Is this because India's business giants are largely resource-based companies, in which the key to success is securing natural resources such as land, oil, or spectrum and not product innovation or business model innovation?

Entrepreneurs, professional managers, business analysts, businessmen, venture capitalists, and private equity managers are all denizens of the Business Serengeti. Which of these players come to the foreground and at what time seems to depend on what stage of evolution an industry is in.

In its first stage, an industry needs to deal with the product creation risk -- will this product (or service) that is supposed to solve some problem that consumers have ever get built or get built at the right price and with the right features?

This is the stage that an entrepreneur flowers.

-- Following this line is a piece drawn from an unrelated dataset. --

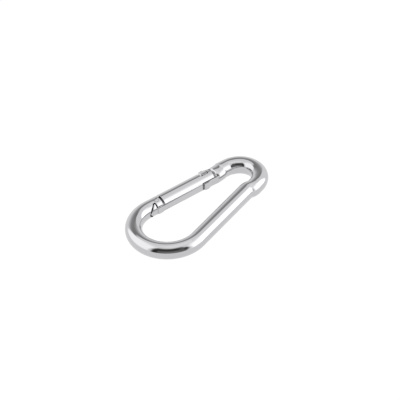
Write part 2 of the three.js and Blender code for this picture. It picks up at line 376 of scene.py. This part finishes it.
def rounded(corners, radius, steps=5):
    """The outline with each of its corners turned on a radius."""
    points = []
    count = len(corners)
    for i, corner in enumerate(corners):
        here = Vector(corner)
        before = Vector(corners[i - 1]) - here
        after = Vector(corners[(i + 1) % count]) - here
        reach = min(radius, before.length * 0.45, after.length * 0.45)
        first = here + before.normalized() * reach
        last = here + after.normalized() * reach
        for k in range(steps + 1):
            t = k / steps
            points.append(tuple(first * (1 - t) ** 2 + here * 2 * t * (1 - t) + last * t * t))
    return points


NECK_HALF = 1.85
NECK_ROUND = 0.9
ARM_ROUND = 0.7
ARM_SWELL = 1.12
ARM_BOTTOM_Y = -0.5
HEAD_TOP_Y = 4.5
HEAD_BOTTOM_Y = -4.6


def head_left(y):
    return 31.1 + 0.3 * y


def head_right(y, gap=0.0):
    return 34.6 + 0.12 * y + gap


neck_outline = rounded(
    (
        (39.0, -4.2), (34.2, -3.9), (32.9, -4.1), (32.2, HEAD_BOTTOM_Y), (30.2, HEAD_BOTTOM_Y),
        (head_left(-4.2), -4.2), (head_left(HEAD_TOP_Y), HEAD_TOP_Y),
        (head_right(HEAD_TOP_Y), HEAD_TOP_Y), (head_right(3.4), 3.4), (39.5, 3.4),
    ),
    NECK_ROUND,
)
arm_outline = rounded(
    (
        (head_left(ARM_BOTTOM_Y), ARM_BOTTOM_Y), (head_left(HEAD_TOP_Y), HEAD_TOP_Y),
        (head_right(HEAD_TOP_Y), HEAD_TOP_Y), (head_right(ARM_BOTTOM_Y), ARM_BOTTOM_Y),
    ),
    ARM_ROUND,
)
nose_arms = prism(arm_outline, WIRE_R + 1, "nose_arms")
arm_bar = bar_x(WIRE_R, 26, 40, 0, "arm_bar")
to_axis = Matrix.Translation((0, axis_y, 0))
arm_bar.data.transform(to_axis @ Matrix.Diagonal((1, ARM_SWELL, 1, 1)) @ to_axis.inverted())
work(nose_arms, "INTERSECT", arm_bar)
block_rings = [
    (x, (outer + inner) / 2, height, (outer - inner) / 2) for x, outer, inner, height in BLOCK_STATIONS
]
work(hook_body, "UNION", lofted(block_rings, "pressed_block"))
cut_back = ((36.5, 0.6), (37.5, 0.6), (38.1, 2.6), (39.8, 4.9), (36.5, 5.2))
work(hook_body, "DIFFERENCE", prism(cut_back, PAST, "cut_back"))
work(hook_body, "UNION", prism(neck_outline, NECK_HALF, "nose_neck"))
work(hook_body, "UNION", nose_arms)

# The hinge end of the wire is milled into a fork for the gate's tongue, with an arrow-shaped pocket on
# the eye side for the gate's heel, a narrow track for the plunger, and a cross hole for the rivet.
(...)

Once the product creation risk is surmounted, the enterprise faces the market risk -- will there be a large enough number of people who want to buy this product or service?

This is the stage where the entrepreneur's skill may need to be complemented by professional managers: Efficient processes need to be put in place for distribution and delivery where the prior experience of having managed such processes in a related industry will save time and cost.

Once both the product risk and the market risk are overcome, the scale-up risk appears: Can the business be scaled up to national or even international levels?

The businessman often shows up at this stage: His relationships and capital can help, his family-imbibed culture of cost-control can be constructive in businesses that may have become besotted with creativity and innovation.

The businessman shows up in full force when the next stage of an industry sets in: The long period of decline.

Product and process innovation plays almost no part in this stage: Astute management of costs and/or working with government authorities to get public goods at discounted prices matters more.

This is also the stage when the businessman inducts his children into the business.

I guess that this is why being called a businessman disoriented me so much that day.